Other benefits of government securities issuance
The issuance of government securities has had a manifestation of positive results in various segments of the economy, including attracting foreign investors into the domestic markets; providing sovereign yield curves in the domestic and international markets, against which other issuers such as State Governments, private sector entities and multilaterals can issue securities to raise capital. Apart from that, it also contributes to development of the domestic financial sector, while ensuring the availability of liquid assets for banks and other institutions who need to hold such assets.
As the 2021 fiscal winds down, the DMO remains a point of reference for mobilization of funds to address the government’s drop in revenue with a focus on improving the nation’s infrastructure. However, going forward, there is a general thinking that there should be a strong emphasis on revenue generation from multiple sources to ensure that debt is sustainable. In addition, the initiatives that have been introduced to finance capital projects through public-private partnerships should be sustained to reduce the need for direct borrowing by the government to fund infrastructure projects.

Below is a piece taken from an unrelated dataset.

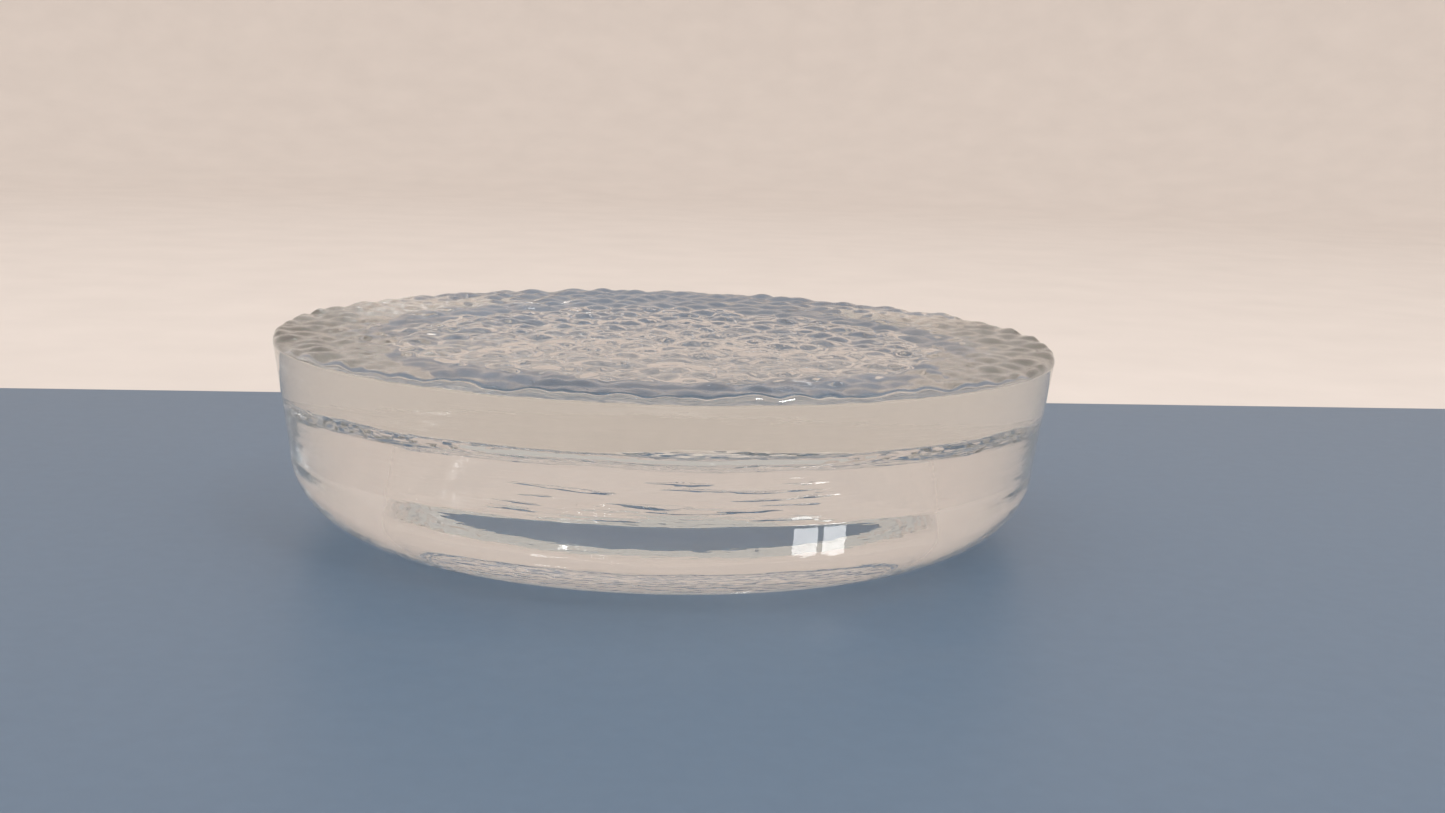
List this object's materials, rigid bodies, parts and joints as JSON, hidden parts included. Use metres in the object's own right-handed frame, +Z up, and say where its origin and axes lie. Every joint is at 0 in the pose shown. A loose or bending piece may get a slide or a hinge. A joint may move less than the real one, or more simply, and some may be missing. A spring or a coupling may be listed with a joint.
{
  "type": "glass dish",
  "caption": "Shallow round dish of thick clear pressed glass, standing mouth down, with a hammered closed face and a flat resting ring.",
  "frame": {"origin": "centre of the flat resting ring round the recess mouth, on the plane that the dish stands on", "axes": "+Z up along the dish's axis, from the open mouth to the closed hammered face; X and Y lie in the resting plane"},
  "size_m": [0.12, 0.12, 0.0295],
  "materials": {
    "clear_glass": "clear pressed soda-lime glass, fire-polished, hammered on the closed face"
  },
  "bodies": {
    "root": {"glass_dish": "clear_glass"}
  },
  "joints": []
}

Between half of 2017 and now, the debt office has also maintained a structured and continuous engagement with the media. Several capacity trainings have been held for journalists to be better informed on operations of the DMO and products and programmes. The DMO is key on creating awareness about public debt with a focus on changing the perception about government borrowing. Through that approach, the DMO has been able to largely create a good image for the government of the day.